Here are the tyypescripts which this was taken from;

Saturday, Oct 5, 2019 : 04:48
Timothy said ...

This is most interesting — particularly the reference to Mrs [Elizabeth] Cumming (more correctly spelt Cuming, née Bligh) who was a younger sister of Frances Bligh, the first wife of George Vicesimus Wigram and who was married in 1828 to John Cuming, a barrister who died in 1831. When Miss Stoney adds the words 'if you know who I mean' it is because Mrs Cuming remarried in 1838 and became Mrs Elwin. Clearly Miss Stoney was careless when she said that Mrs Cuming was the mother of Mr Foley.
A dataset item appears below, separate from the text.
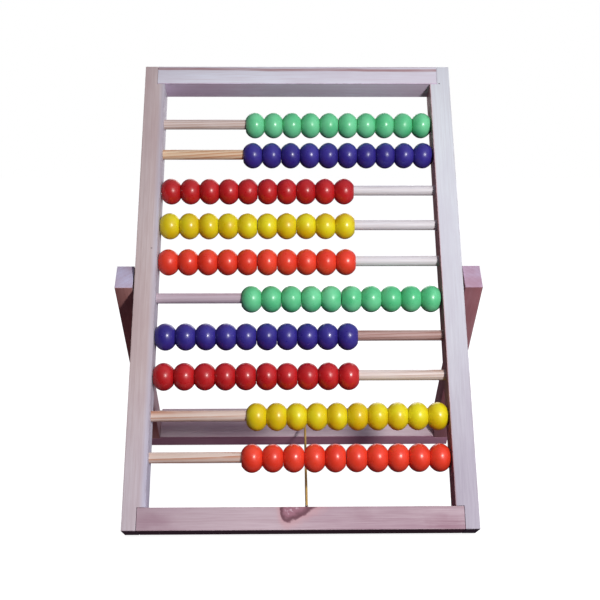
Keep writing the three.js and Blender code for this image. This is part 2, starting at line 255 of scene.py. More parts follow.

In fact she was the mother-in-law of Edward Foley who married her daughter Elizabeth Fanny Cuming in 1850. It is most useful to have a further reference to the previously unmentioned Edward Foley (1807–94), an incomplete account of whom I established in my Elusive Quest p.201 n.27. That he was married to a niece of GVW's first wife may explain why his youngest son was called Frank Wigram Foley.  Thanks, Tom, for sharing this material.   Timothy Stunt.

Sunday, Oct 6, 2019 : 03:57
Tom said ...
Thank you for the elucidating details, and also to Bill Chellberg who originally shared the letter from A.M.S.